Wednesday, June 1, 2011


I thought I was a blond for years. My mom single-handedly contributed to this belief, always commenting on the gold highlights she could see in my hair in the sunlight. And I was blond for a while, as a toddler and through my preschool years. My hair was light enough to draw a lot of attention when my parents were traveling with me in Japan. Who can really say when I passed from blond to brown? It happened gradually, and the moment I accepted it and moved on was probably a quiet one, fueled by my desire to avoid a well-meaning friend telling me (again) that if I was a blond, I was a dirty-dishwater-blond, at best. Brown seemed more appealing.

I learned how to embrace the color. Pale and golden was lovely, but brown had depth. I still find blond strands sometimes, but also black, auburn, caramel, and increasingly these days, white. Nobody ever accused me of being the fun girl, anyway. I was the one who went to the Sting concert and sat and listened. (I had a fabulous time, too.)
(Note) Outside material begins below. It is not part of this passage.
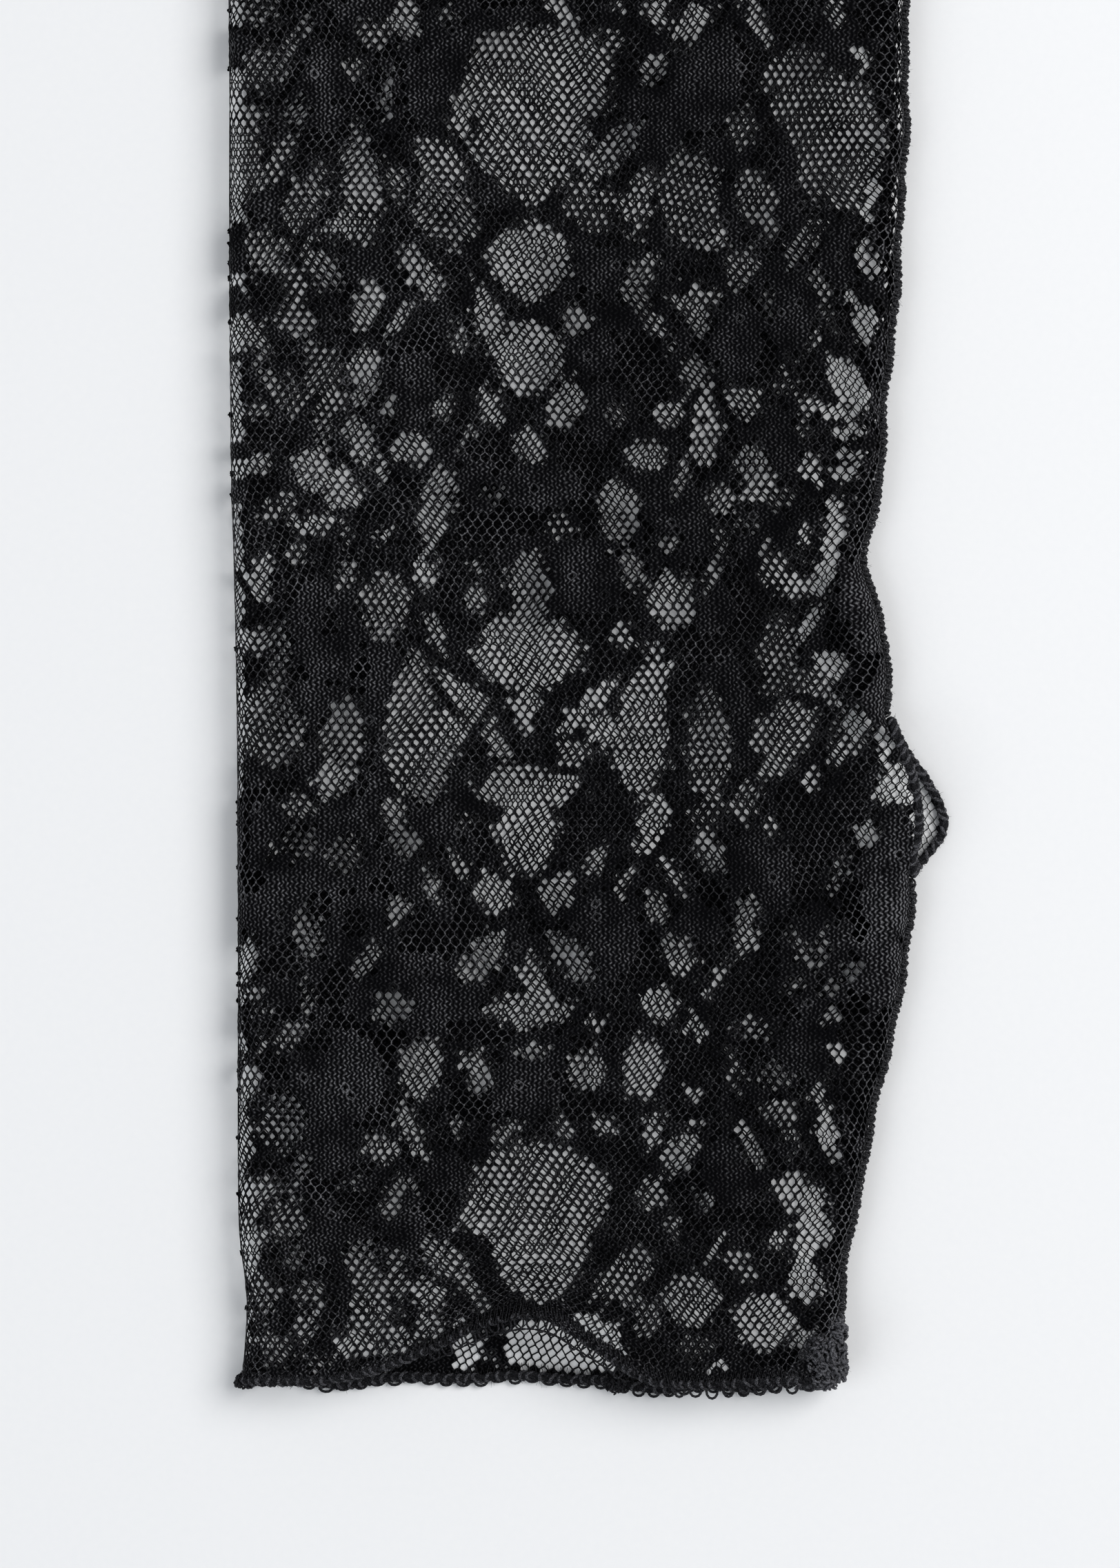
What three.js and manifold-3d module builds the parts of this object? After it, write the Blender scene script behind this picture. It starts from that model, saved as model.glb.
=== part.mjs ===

And I find I like that quality in brown—it might not reach out and grab you, but if you stop and pay attention, you will always find something there. It is warmth, depth, richness all around. Imagine dessert without the color brown, a world without chocolate, butterscotch, or hazelnut. Consider life without all the brown spices—ginger, cinnamon, nutmeg, cumin. Brown is soil and tree bark and sleek forest creatures you almost didn’t see. Hardwood floors. Rembrandt, Stickley, sepia-toned photographs. Every shade of skin imaginable. The stuff of the earth.

Then there’s coffee. I decided to start drinking coffee when I was in college—partly because I wanted to seem more mature, and partly because I really wanted to appreciate the flavor. I loved the smell of coffee, and learning to enjoy it seemed like a good challenge. Did it have something to do with being able to drink bitterness and say it was good? I’m not entirely sure. But I love it now, the darker the roast the better, rich and hot in a generous white porcelain mug, the perfect companion for reading a book, talking with a friend, writing at my desk before anyone else is awake. Perfect for probing the depths of my connection to this world.